Il raffinato bassorilievo della scalinata dell’Apadana che conduce al palazzo di Dario, dove sono ritratti gli “Immortali”, le guardie reali tanto lodate da Erodoto, al fianco di re, dignitari e alberi di cipresso simbolo di immortalità, sembra curato e preciso come se fosse stato appena scolpito, rendendomi facile e immediato immaginarmi lo splendore di una vita passata, con uomini in tunica gigioneggiare tra colonne giganti e donne tutte eleganti scintillare nei loro vistosi gioielli. Le strade le immagino addobbate a festa con sculture finemente intarsiate e palazzi fiabeschi, mentre il fuoco millenario zoroastriano già bruciava notte e giorno nel cuore di quella che ancora oggi è considerata una delle più illuminate civiltà del mondo antico.
Vantando un’affascinante collezione di sculture che ritraggono il mitico imperatore Dario il Grande e i simboli della religione zoroastriana adorati in Persia a partire dalla dinastia achemenide, l’antica capitale cerimoniale dell’impero è capace di catapultarci a circa 2300 anni fa grazie alla sua distesa di antichi stili architettonici, gli immancabili alberi di cipresso presenti ancora oggi in decorazioni e celebrazioni moderne, battaglie e momenti di vita quotidiana.
Non è mai facile allontanarsi da reperti immortali, e Persepoli, con le sue maestose colonne che svettano altissime, i resti di palazzi una volta lussuosi prima della furia incendiaria di Alessandro il Grande, e la magnificenza di un impero che fu, non manca mai di trasmettere un senso di civiltà perduta. Ma Shiraz, le città dove la licenza poetica sembra aver assunto con nonchalance lo status di routine quotidiana, aveva altra bellezza in programma per noi.

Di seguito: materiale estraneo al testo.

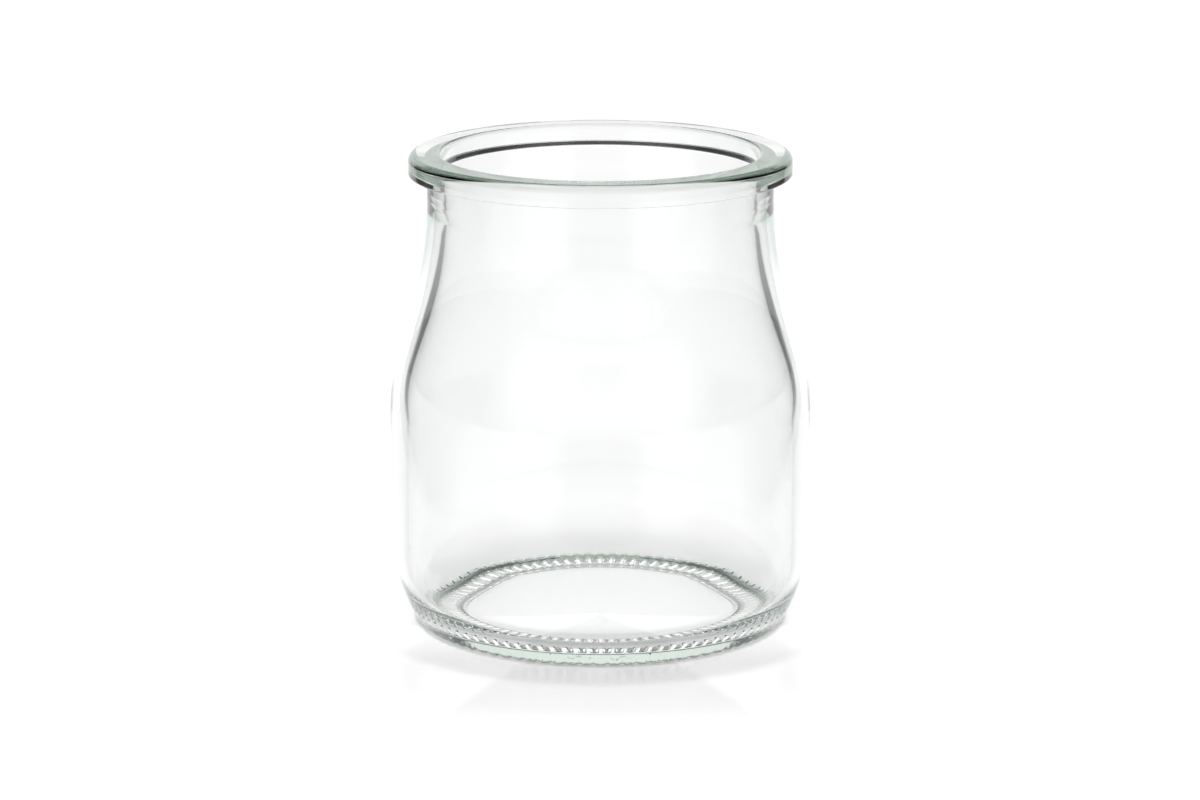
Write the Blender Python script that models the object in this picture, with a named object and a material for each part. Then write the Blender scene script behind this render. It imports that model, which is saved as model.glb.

Tornare in città ci è sembrato un po’ come un viaggio nel tempo che si è fermato da qualche parte nel XIII secolo per permetterci di sognare e perderci tra i sinuosi versi e la saggezza di due dei suoi poeti più famosi, Hafez e Saadi. Tra storia, romanticismo e poesia, non importa quanto si sta a Shiraz, la sua atmosfera ci accompagnerà finché non decidiamo di tornarci.